Repeat the entire listing exactly.
◆ ◆ ◆ ◆ ◆ ◆ ◆
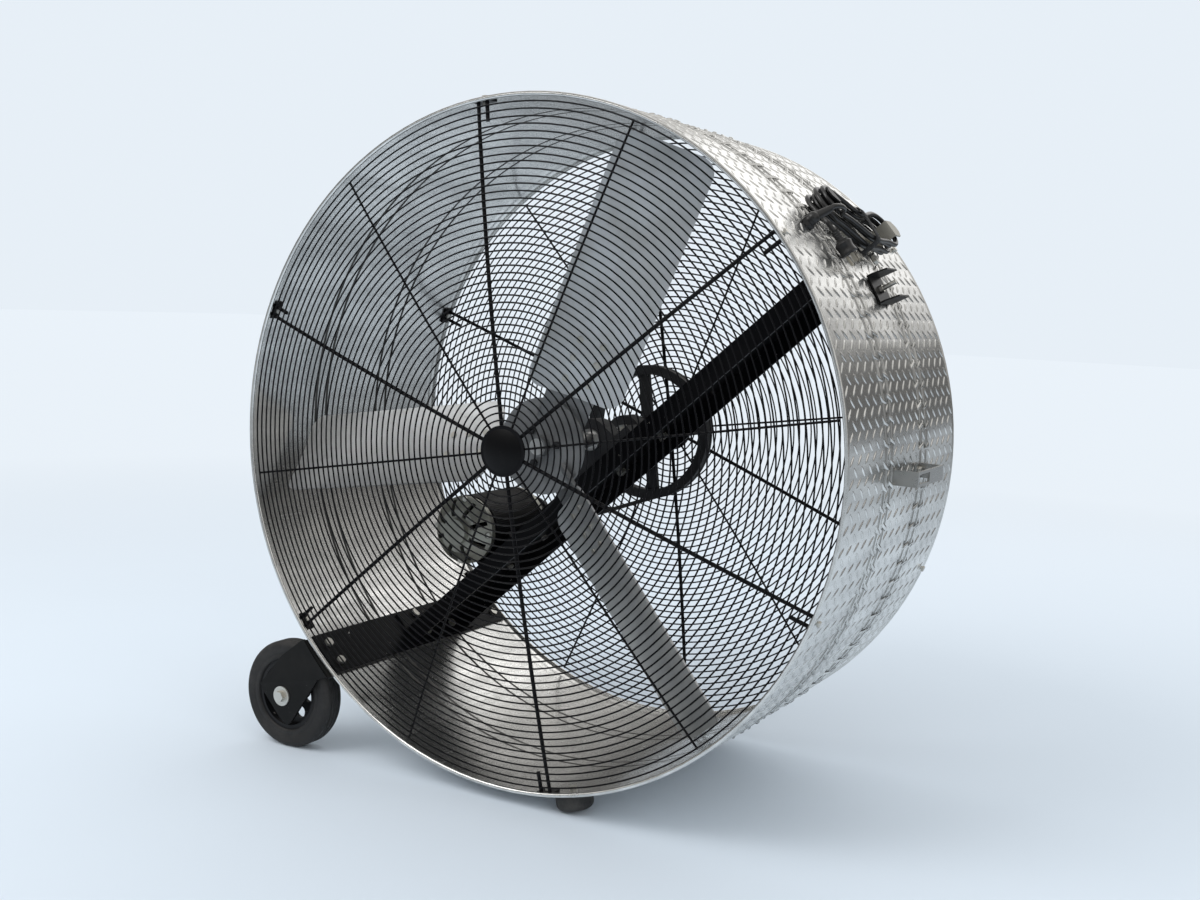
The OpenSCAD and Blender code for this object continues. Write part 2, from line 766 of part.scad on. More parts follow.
module wheel_hub() {
  at_axle() difference() {
    union() {
      difference() {
        axial(hub_out, rim_r, tyre_w - 2 * hub_out);
        axial(0, rim_r - web_t, tyre_w);
      }
      axial((tyre_w - web_t) / 2, rim_r - web_t / 2, web_t);
      axial(-hub_out, hub_boss_r, tyre_w + 2 * hub_out);
    }
    axial(-tyre_w, axle_d / 2 + run_fit, 3 * tyre_w);
    for (k = [0:5]) rotate([0, 60 * k, 0])
      translate([(rim_r + hub_boss_r) / 2 - web_t / 2, 0, 0]) axial(0, web_t * 3 / 2, tyre_w);
  }
}
module tyre_front() {
  color([0.13, 0.13, 0.13]) tyre();
}
module tyre_rear() {
  color([0.13, 0.13, 0.13]) mirrored_ends() tyre();
}
module wheel_hub_front() {
  color([0.2, 0.2, 0.2]) wheel_hub();
}
module wheel_hub_rear() {
  color([0.2, 0.2, 0.2]) mirrored_ends() wheel_hub();
}

// Rubber feet with a bolt up through the wall
foot_head_r = drum_r + 15;
module rubber_foot(p) {
  color([0.12, 0.12, 0.12]) radial(p[0], p[1]) difference() {
    rotate_extrude($fn = ROUND) {
      translate([0, on_wall]) square([foot_flat, foot_end_r - on_wall]);
      translate([0, on_wall]) square([foot_r, foot_edge_r - on_wall]);
      translate([foot_flat, foot_edge_r]) circle(foot_round, $fn = ROUND);
    }
    bolt_hole(M8, wall_r, foot_end_r);
    translate([0, 0, foot_head_r - seat]) cylinder(r = M8[1], h = foot_r, $fn = SMALL);
  }
}
module rubber_foot_front() {
  rubber_foot(feet_at[0]);
}
module rubber_foot_rear() {
  rubber_foot(feet_at[1]);
}
module foot_bolts() {
  color("silver") for (p = feet_at)
    radial(p[0], p[1]) bolt(M8, wall_r - seat, foot_head_r);
}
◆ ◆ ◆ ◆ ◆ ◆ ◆
**Response**.
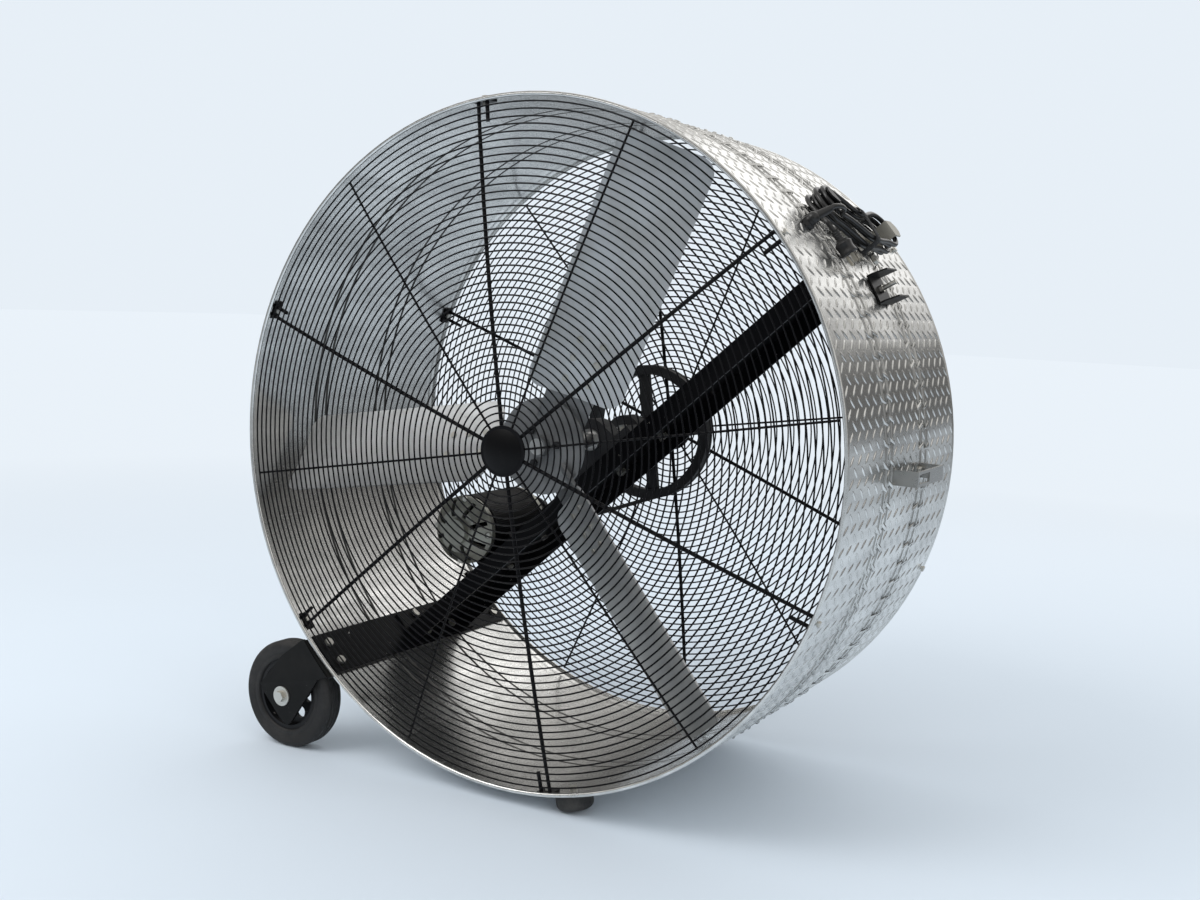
The OpenSCAD and Blender code for this object continues. Write part 2, from line 766 of part.scad on. More parts follow.
module wheel_hub() {
  at_axle() difference() {
    union() {
      difference() {
        axial(hub_out, rim_r, tyre_w - 2 * hub_out);
        axial(0, rim_r - web_t, tyre_w);
      }
      axial((tyre_w - web_t) / 2, rim_r - web_t / 2, web_t);
      axial(-hub_out, hub_boss_r, tyre_w + 2 * hub_out);
    }
    axial(-tyre_w, axle_d / 2 + run_fit, 3 * tyre_w);
    for (k = [0:5]) rotate([0, 60 * k, 0])
      translate([(rim_r + hub_boss_r) / 2 - web_t / 2, 0, 0]) axial(0, web_t * 3 / 2, tyre_w);
  }
}
module tyre_front() {
  color([0.13, 0.13, 0.13]) tyre();
}
module tyre_rear() {
  color([0.13, 0.13, 0.13]) mirrored_ends() tyre();
}
module wheel_hub_front() {
  color([0.2, 0.2, 0.2]) wheel_hub();
}
module wheel_hub_rear() {
  color([0.2, 0.2, 0.2]) mirrored_ends() wheel_hub();
}

// Rubber feet with a bolt up through the wall
foot_head_r = drum_r + 15;
module rubber_foot(p) {
  color([0.12, 0.12, 0.12]) radial(p[0], p[1]) difference() {
    rotate_extrude($fn = ROUND) {
      translate([0, on_wall]) square([foot_flat, foot_end_r - on_wall]);
      translate([0, on_wall]) square([foot_r, foot_edge_r - on_wall]);
      translate([foot_flat, foot_edge_r]) circle(foot_round, $fn = ROUND);
    }
    bolt_hole(M8, wall_r, foot_end_r);
    translate([0, 0, foot_head_r - seat]) cylinder(r = M8[1], h = foot_r, $fn = SMALL);
  }
}
module rubber_foot_front() {
  rubber_foot(feet_at[0]);
}
module rubber_foot_rear() {
  rubber_foot(feet_at[1]);
}
module foot_bolts() {
  color("silver") for (p = feet_at)
    radial(p[0], p[1]) bolt(M8, wall_r - seat, foot_head_r);
}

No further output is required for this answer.